- **STATED PROBLEM**
In the listing below, find the line containing "Recreate this object" and the line containing "from math import". Repeat exactly those two lines and every line between them, nothing more.

_ _ _ _ _

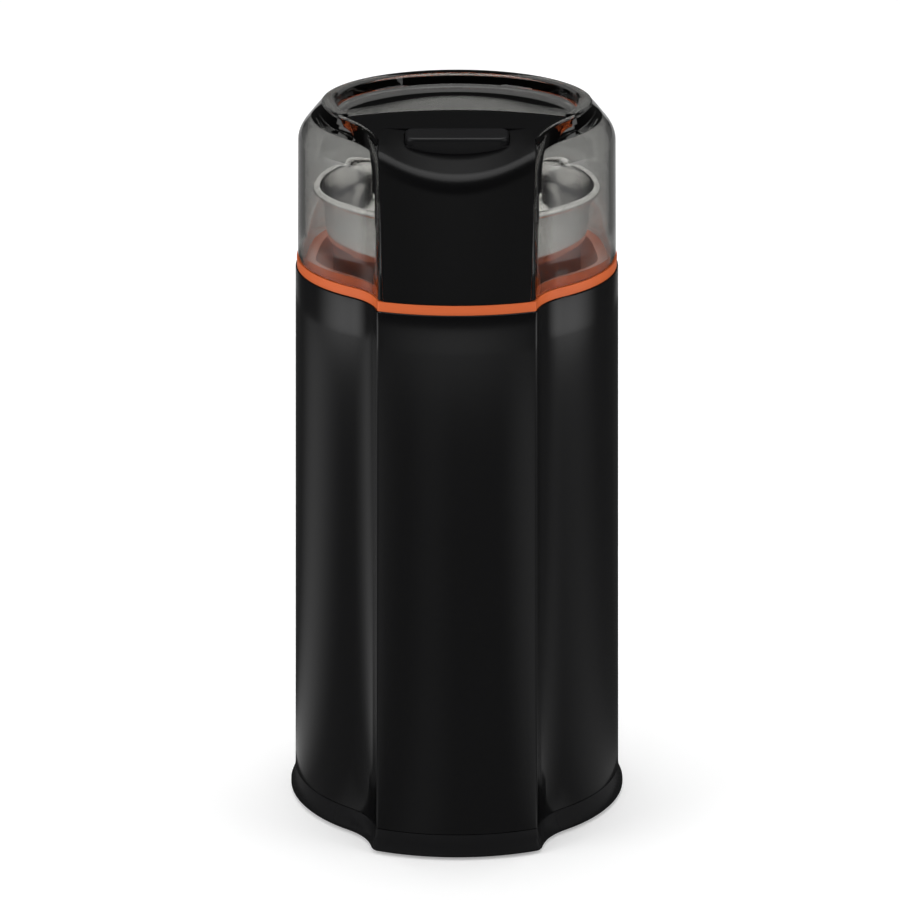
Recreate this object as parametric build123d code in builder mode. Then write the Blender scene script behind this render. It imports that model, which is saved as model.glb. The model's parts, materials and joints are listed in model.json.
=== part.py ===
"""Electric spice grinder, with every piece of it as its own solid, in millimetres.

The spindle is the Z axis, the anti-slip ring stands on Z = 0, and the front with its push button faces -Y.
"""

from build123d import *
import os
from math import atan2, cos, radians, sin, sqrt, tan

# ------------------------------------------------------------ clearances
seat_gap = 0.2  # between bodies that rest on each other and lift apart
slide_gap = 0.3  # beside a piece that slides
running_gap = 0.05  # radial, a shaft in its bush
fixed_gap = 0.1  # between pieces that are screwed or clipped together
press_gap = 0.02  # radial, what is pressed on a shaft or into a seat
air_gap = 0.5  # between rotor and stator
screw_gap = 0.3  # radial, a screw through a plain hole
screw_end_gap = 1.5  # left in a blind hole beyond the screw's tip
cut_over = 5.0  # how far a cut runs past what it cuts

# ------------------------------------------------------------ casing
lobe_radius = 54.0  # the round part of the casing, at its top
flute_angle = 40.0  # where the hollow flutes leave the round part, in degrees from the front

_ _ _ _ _

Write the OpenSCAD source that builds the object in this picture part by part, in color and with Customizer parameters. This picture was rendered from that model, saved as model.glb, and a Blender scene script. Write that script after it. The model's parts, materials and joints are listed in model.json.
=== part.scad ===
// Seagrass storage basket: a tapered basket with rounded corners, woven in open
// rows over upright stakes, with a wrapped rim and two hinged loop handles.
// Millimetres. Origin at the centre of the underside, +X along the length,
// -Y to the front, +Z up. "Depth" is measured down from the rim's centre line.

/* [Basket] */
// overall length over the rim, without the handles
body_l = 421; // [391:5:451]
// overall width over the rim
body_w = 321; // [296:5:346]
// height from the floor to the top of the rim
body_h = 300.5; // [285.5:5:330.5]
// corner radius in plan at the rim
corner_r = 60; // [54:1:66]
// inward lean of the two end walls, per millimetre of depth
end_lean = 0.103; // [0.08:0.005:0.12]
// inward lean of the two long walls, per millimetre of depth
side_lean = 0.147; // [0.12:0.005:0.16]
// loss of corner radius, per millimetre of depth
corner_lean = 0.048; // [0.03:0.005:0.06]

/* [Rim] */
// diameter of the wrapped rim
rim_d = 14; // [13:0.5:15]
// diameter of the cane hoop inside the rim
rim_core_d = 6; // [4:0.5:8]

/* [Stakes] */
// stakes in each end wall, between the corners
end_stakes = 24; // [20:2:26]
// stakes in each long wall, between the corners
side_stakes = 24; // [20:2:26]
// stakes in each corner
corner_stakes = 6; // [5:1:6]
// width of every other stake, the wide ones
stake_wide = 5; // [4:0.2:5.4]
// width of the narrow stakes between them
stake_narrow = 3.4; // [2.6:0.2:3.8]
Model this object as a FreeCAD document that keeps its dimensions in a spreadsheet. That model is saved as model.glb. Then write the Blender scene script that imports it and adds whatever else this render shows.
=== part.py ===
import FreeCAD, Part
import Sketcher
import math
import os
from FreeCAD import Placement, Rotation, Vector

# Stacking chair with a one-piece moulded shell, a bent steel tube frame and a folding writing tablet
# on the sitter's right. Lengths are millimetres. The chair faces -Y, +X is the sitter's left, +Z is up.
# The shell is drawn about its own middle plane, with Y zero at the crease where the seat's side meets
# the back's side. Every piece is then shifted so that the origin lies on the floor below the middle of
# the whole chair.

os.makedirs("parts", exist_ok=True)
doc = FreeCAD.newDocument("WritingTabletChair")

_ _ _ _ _

- **PROBLEM SOLUTION**
Recreate this object as parametric build123d code in builder mode. Then write the Blender scene script behind this render. It imports that model, which is saved as model.glb. The model's parts, materials and joints are listed in model.json.
=== part.py ===
"""Electric spice grinder, with every piece of it as its own solid, in millimetres.

The spindle is the Z axis, the anti-slip ring stands on Z = 0, and the front with its push button faces -Y.
"""

from build123d import *
import os
from math import atan2, cos, radians, sin, sqrt, tan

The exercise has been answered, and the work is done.